Banks ‘to face Lehman moment’ over stranded fossil fuel assets, report warns

Exposure to fossil fuels is almost equivalent to the exposure of the whole financial system to subprimes before the 2007-2008 global financial crisis.

Published today by NGO Finance Watch, the research uses data from 31 December last year to assess the exposure of banks to risks related to the fossil fuel sector, based on their financial flows. It prices the exposure at $1.35trn.

This exposure, the paper argues, puts banks at increased risk. The primary focus is on transition risk – that the energy transition will result in decreased demand for oil, gas and coal. It is noted that physical risk is likely to reduce the value of energy infrastructure, with this risk being higher the more that the planet warms and weather patterns change.

“Currently, the risks associated with fossil fuel assets are being underpriced, as regulation does not oblige banks to have sufficient funds to cover potential losses on the value of these assets,” the report states. “In the event of a banking crash, the burden of bank bail-outs could fall on the shoulders of taxpayers rather than being absorbed by the market.”

Many previous pieces of research have sought to assess how fossil fuel finance could be reallocated by the financial sector to drive the energy transition using a ‘just transition’ approach that also upskills, reskills and supports workers. This report takes a slightly different approach, outlining the case for international regulators to adjust banks’ capital requirements for fossil fuel exposures.

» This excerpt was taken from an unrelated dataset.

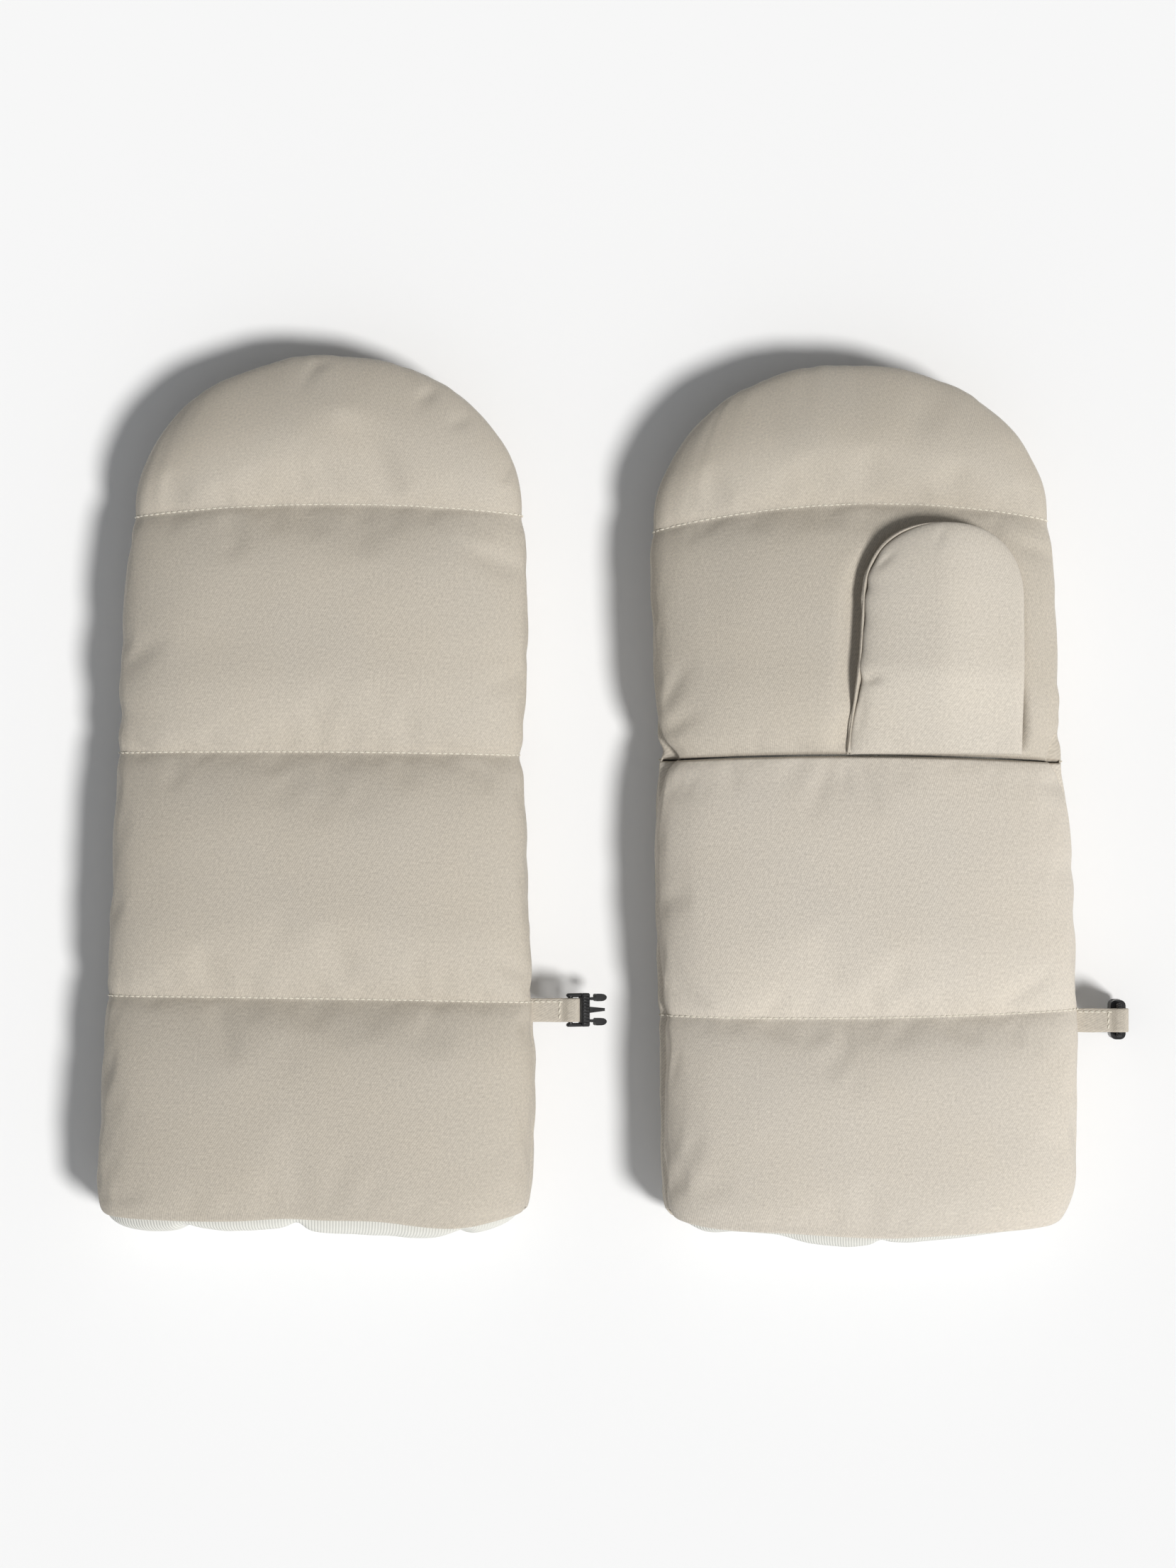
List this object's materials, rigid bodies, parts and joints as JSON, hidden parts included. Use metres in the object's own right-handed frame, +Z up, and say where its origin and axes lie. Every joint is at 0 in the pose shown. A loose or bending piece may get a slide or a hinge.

Finance Watch imagines a situation in which fossil fuel assets are classed as ‘higher risk’ and assigned a risk weight of 150%. The decision on whether to change this classification rests with the Capital Requirements Regulation in the EU and the Basel Committee on Banking Supervision globally.

In this situation, the report states, the 60 banks would collectively need to access between $157bn and $210.2bn in extra capital – equivalent to around three months of their profits. Finance Watch believes this additional capital should be funded from profits and that the adjustment to capital requirements could be phased in over time.

Now is an opportune moment to take this “reasonable, precautionary step”, the report states, with the Capital Requirements Regulation currently under review and with banks reaping more profits at present as interest rates rise. The Basel Committee on Banking Supervision notably implemented reforms during the 2008 financial crash, with the capital increases required for their implementation achieved through the retention of profits in the financial sector.

Report co-author Julia Symon said: “Delivering on international climate commitments, such as the Paris Agreement, means a significant number of fossil fuel assets will become stranded. Without concrete policy action reflecting this reality, the risks of disorderly transition and climate disruptions are going to be more than the financial system can handle”.

Bank of America

In related news, the Bank of America has published its third report aligned with the Task Force on Climate-Related Financial Disclosures’ (TCFD) recommendations – the first of these reports to be published since the TCFD enhanced its guidance in 2021 and since the Bank set 2030 emissions targets for its financing activities.

The report states that the bank has “enhanced its climate risk inventory with new climate-related risks and creating risk watch lists for climate-sensitive sectors” However, the inventory is not publicly provided.

Similarly, the bank states that it has conducted “enterprise-wide climate scenario exercises in order to better understand the impact of climate risks on key business activities” – but the results are not listed. Scenario exercises or scenario analysis is used to map out potential risks to an organisation in a range of future climate scenarios, including those outlined in the Paris Agreement.

The TCFD published its last annual status report in October 2021. That report revealed that the number of organisations voicing support for the Task Force’s recommendations increased by more than one-third year-on-year to 2,600 – the biggest annual increase to date. At that point, the combined market capitalisation of all supporters was $25.1trn.

But voicing support does not automatically equate to producing a high-quality report. Around half of the companies to have voiced support for the TCFD had produced at least one report by October 2021. The TCFD has reported a slow and steady increase in reporting quality, and has recorded that the uptake of good scenario analysis has been slower than the adoption of many other parts of its framework.